While pushing yourself to the physical limit, he might have added.
Asked what the decathlon world record felt like on his body the day after, Eaton paused for thought, then replied: “I think it would be similar to falling out of a tree and hitting the branches all of the way down.”
Over two days in the British capital, the world record-holder led from the start with an Olympic decathlon best of 10.35 for 100m and an 8.03m long jump. He concentrated on winning rather than pushing to better his world record. His final score of 8869 secured gold by a margin of 198 points over two-time world champion Hardee.
Family doubles
There were five more global golds to follow as Eaton proceeded to dominate the combined events world: world outdoor titles in Moscow in 2013 and Beijing in 2015; two more world indoor crowns, in Sopot in 2014 and on home ground in Portland in 2016; and, finally, a second Olympic success in Rio de Janeiro in 2016.

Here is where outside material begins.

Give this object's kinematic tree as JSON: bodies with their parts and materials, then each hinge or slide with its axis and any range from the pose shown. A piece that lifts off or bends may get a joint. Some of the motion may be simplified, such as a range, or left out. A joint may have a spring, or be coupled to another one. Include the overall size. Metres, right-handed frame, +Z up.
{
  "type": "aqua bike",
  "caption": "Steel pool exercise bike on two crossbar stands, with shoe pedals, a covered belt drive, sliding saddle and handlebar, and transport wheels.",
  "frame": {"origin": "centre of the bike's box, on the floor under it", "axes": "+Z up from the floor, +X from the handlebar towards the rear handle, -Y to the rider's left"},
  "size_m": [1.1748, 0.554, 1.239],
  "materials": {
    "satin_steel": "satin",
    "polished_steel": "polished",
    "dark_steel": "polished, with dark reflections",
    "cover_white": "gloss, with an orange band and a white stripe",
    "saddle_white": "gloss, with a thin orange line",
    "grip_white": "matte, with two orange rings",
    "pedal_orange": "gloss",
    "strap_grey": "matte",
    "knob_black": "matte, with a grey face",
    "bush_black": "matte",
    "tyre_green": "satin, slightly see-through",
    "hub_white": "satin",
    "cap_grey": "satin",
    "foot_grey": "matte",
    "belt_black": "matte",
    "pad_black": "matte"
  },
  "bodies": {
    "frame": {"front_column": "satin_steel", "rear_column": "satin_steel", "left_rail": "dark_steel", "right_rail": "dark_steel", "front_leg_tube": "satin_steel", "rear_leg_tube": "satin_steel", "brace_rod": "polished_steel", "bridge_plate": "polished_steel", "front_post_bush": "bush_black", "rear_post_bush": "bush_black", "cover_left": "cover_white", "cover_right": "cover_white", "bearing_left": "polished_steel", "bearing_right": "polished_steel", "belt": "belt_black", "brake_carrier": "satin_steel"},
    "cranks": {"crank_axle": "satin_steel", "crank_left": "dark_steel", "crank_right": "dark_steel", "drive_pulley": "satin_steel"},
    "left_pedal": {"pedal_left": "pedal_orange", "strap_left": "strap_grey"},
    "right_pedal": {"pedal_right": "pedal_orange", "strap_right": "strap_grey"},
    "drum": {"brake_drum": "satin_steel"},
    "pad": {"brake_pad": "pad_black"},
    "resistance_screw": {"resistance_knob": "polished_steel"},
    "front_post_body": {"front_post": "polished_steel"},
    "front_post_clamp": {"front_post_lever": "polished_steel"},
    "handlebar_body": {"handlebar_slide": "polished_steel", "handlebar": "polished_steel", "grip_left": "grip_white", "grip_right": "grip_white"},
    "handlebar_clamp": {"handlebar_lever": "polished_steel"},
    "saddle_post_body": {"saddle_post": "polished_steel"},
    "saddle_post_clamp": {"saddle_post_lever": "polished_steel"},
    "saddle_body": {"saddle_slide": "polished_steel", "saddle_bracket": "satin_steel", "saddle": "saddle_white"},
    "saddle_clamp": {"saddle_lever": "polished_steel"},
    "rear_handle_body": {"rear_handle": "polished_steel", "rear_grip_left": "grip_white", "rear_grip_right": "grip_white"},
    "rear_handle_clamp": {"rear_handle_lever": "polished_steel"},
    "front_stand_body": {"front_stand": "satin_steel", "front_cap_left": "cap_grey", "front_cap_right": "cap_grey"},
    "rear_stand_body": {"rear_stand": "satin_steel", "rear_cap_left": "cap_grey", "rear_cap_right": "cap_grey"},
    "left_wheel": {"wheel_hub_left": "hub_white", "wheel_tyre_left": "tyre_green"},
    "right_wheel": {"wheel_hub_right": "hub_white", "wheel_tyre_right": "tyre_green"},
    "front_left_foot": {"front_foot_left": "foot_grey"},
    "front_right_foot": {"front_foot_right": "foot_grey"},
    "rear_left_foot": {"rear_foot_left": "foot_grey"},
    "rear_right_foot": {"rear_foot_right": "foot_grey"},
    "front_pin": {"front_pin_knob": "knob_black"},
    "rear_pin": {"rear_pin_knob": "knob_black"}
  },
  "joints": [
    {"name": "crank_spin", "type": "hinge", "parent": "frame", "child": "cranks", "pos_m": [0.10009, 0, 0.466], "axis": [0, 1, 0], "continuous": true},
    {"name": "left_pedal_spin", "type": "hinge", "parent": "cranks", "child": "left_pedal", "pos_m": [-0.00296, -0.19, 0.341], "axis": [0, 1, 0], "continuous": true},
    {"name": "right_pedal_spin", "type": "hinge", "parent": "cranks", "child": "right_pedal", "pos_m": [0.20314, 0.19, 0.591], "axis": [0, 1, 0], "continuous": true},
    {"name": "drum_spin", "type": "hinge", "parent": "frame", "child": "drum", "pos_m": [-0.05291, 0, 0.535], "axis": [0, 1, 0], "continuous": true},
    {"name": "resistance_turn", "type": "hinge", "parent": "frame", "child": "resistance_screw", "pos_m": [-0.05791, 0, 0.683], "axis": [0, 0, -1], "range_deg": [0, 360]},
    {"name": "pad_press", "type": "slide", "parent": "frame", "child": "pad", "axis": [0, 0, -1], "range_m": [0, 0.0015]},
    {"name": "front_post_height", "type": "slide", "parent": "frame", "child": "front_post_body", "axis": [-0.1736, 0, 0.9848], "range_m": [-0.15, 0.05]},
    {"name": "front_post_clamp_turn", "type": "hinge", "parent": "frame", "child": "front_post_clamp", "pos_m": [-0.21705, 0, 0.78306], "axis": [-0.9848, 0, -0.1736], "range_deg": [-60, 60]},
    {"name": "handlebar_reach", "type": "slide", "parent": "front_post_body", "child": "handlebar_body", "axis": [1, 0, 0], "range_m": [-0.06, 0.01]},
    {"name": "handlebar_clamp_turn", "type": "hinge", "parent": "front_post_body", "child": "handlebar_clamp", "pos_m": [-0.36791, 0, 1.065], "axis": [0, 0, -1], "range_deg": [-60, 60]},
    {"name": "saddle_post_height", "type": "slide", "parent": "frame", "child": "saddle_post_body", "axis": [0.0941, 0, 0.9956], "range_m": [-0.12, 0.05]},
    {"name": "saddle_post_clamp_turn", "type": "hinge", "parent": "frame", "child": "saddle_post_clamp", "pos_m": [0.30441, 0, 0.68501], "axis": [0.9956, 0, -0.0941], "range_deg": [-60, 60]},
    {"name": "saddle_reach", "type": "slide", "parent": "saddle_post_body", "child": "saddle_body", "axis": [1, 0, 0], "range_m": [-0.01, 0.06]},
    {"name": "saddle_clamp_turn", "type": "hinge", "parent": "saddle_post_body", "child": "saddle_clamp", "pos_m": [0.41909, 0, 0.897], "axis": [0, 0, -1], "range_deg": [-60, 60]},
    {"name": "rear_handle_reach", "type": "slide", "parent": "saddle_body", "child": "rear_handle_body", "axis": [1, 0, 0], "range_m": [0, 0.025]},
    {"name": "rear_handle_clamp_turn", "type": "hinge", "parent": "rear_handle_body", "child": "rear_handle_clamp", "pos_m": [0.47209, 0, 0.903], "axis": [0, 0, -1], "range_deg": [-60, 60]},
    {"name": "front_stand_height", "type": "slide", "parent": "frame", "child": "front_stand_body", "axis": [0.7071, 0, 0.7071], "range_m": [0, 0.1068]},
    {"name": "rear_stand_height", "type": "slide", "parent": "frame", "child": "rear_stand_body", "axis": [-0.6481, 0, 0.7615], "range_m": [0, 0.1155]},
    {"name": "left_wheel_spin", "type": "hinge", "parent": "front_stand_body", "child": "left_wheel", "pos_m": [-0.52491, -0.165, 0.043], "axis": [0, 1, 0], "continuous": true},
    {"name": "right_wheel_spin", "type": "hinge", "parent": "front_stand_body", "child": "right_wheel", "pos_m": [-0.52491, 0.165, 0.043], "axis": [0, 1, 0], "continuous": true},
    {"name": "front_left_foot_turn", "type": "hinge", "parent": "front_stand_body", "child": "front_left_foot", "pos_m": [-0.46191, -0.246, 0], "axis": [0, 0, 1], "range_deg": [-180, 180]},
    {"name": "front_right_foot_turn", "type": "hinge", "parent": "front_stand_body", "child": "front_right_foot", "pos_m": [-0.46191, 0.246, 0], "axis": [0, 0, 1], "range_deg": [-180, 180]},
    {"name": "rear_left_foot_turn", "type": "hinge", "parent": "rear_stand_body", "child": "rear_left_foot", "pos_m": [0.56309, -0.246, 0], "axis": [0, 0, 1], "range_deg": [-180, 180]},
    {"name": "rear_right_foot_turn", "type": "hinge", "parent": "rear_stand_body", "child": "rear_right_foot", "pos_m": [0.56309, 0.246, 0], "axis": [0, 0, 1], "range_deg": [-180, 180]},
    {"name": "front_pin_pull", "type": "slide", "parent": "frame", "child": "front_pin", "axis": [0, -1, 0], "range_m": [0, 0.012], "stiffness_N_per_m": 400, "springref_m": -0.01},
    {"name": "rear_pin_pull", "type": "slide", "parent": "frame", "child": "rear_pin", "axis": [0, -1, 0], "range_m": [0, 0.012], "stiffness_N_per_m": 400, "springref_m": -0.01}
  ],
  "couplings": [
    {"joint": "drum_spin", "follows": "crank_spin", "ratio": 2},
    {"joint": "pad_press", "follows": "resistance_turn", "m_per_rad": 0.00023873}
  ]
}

There was also a second decathlon world record, with a 9045-point performance at those 2015 World Championships in China, and family doubles along the way. The love of his life became Brianne Theisen-Eaton in 2013 and joined her husband as a world indoor champion in Portland in 2016, and as an Olympic medallist in Rio later the same year, taking heptathlon bronze behind Belgium’s Nafi Thiam and Britain’s Jess Ennis-Hill.
The couple announced their joint retirement in January 2017.

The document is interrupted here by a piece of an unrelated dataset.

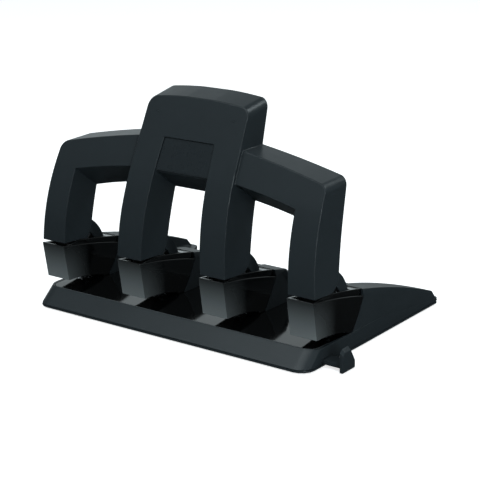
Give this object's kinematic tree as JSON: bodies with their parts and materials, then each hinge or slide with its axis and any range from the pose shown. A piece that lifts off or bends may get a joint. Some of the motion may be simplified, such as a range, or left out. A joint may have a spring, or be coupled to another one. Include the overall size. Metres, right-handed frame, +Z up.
{
  "type": "hole punch",
  "caption": "Desk punch for A4 paper: towers in a row on a flat black base, worked together by one upright lever handle, with a sliding paper stop and a chip tray.",
  "frame": {"origin": "on the surface it stands on, midway between the towers, under the line of the punch pins", "axes": "+X along the row of towers towards the paper stop, +Y away from the user, +Z up"},
  "size_m": [0.2835, 0.1973, 0.1834],
  "materials": {
    "matt_plastic": "fine matt texture",
    "panel_plastic": "smooth satin",
    "gloss_plastic": "high gloss",
    "steel": "zinc plated",
    "tool_steel": "ground",
    "rubber": "matt"
  },
  "bodies": {
    "base": {"base_housing": "matt_plastic", "floor_plate": "gloss_plastic", "base_rail": "steel", "guide_bracket": "steel", "rail_screw_1": "steel", "rail_screw_2": "steel", "rail_screw_3": "steel", "rail_screw_4": "steel", "shoe_1": "gloss_plastic", "shoe_2": "gloss_plastic", "shoe_3": "gloss_plastic", "shoe_4": "gloss_plastic", "tower_core_1": "gloss_plastic", "tower_core_2": "gloss_plastic", "tower_core_3": "gloss_plastic", "tower_core_4": "gloss_plastic", "punch_frame_1": "steel", "punch_frame_2": "steel", "punch_frame_3": "steel", "punch_frame_4": "steel", "die_1": "tool_steel", "die_2": "tool_steel", "die_3": "tool_steel", "die_4": "tool_steel", "pivot_pin_1": "tool_steel", "pivot_pin_2": "tool_steel", "pivot_pin_3": "tool_steel", "pivot_pin_4": "tool_steel", "return_spring_1": "steel", "return_spring_2": "steel", "return_spring_3": "steel", "return_spring_4": "steel"},
    "lever": {"handle_shell": "matt_plastic", "handle_back_cover": "matt_plastic", "front_panel": "panel_plastic", "cover_screw_1": "steel", "cover_screw_2": "steel", "lever_arm_1": "steel", "lever_arm_2": "steel", "lever_arm_3": "steel", "lever_arm_4": "steel", "heel_cover_1": "matt_plastic", "heel_cover_2": "matt_plastic", "heel_cover_3": "matt_plastic", "heel_cover_4": "matt_plastic", "arm_screw_1": "steel", "arm_screw_2": "steel", "arm_screw_3": "steel", "arm_screw_4": "steel"},
    "pin_1": {"punch_pin_1": "tool_steel"},
    "pin_2": {"punch_pin_2": "tool_steel"},
    "pin_3": {"punch_pin_3": "tool_steel"},
    "pin_4": {"punch_pin_4": "tool_steel"},
    "guide": {"paper_guide": "matt_plastic"},
    "tray": {"chip_tray": "matt_plastic", "rubber_strip": "rubber", "rubber_pad_1": "rubber", "rubber_pad_2": "rubber", "rubber_pad_3": "rubber", "rubber_pad_4": "rubber"}
  },
  "joints": [
    {"name": "lever_hinge", "type": "hinge", "parent": "base", "child": "lever", "pos_m": [0, -0.015, 0.0365], "axis": [-1, 0, 0], "range_deg": [0, 32], "stiffness_Nm_per_rad": 1.2, "springref_deg": -22.92},
    {"name": "pin_slide_1", "type": "slide", "parent": "base", "child": "pin_1", "axis": [0, 0, -1], "range_m": [0, 0.0097], "deforming": ["return_spring_1"]},
    {"name": "pin_slide_2", "type": "slide", "parent": "base", "child": "pin_2", "axis": [0, 0, -1], "range_m": [0, 0.0097], "deforming": ["return_spring_2"]},
    {"name": "pin_slide_3", "type": "slide", "parent": "base", "child": "pin_3", "axis": [0, 0, -1], "range_m": [0, 0.0097], "deforming": ["return_spring_3"]},
    {"name": "pin_slide_4", "type": "slide", "parent": "base", "child": "pin_4", "axis": [0, 0, -1], "range_m": [0, 0.0097], "deforming": ["return_spring_4"]},
    {"name": "guide_slide", "type": "slide", "parent": "base", "child": "guide", "axis": [1, 0, 0], "range_m": [-0.0135, 0.045]},
    {"name": "tray_release", "type": "slide", "parent": "base", "child": "tray", "axis": [0, 0, -1], "range_m": [0, 0.03]}
  ],
  "couplings": [
    {"joint": "pin_slide_1", "follows": "lever_hinge", "m_per_rad": 0.01719},
    {"joint": "pin_slide_2", "follows": "lever_hinge", "m_per_rad": 0.01719},
    {"joint": "pin_slide_3", "follows": "lever_hinge", "m_per_rad": 0.01719},
    {"joint": "pin_slide_4", "follows": "lever_hinge", "m_per_rad": 0.01719}
  ]
}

“It’s my time to depart from athletics, to do something new,” said Eaton. “Frankly, there isn’t much more I want to do in sport. I gave the most physically robust years of my life to the discovery and pursuit of my limits in this domain.
“Did I reach them? Truthfully, I’m not sure anyone really does. It seems like we tend to run out of time or will, before we run out of potential. That makes humanity limitless, as far as I’m concerned.
“And I think that’s inspiring.” As is, enduringly, the great all-round Oregon track and field trailblazer himself.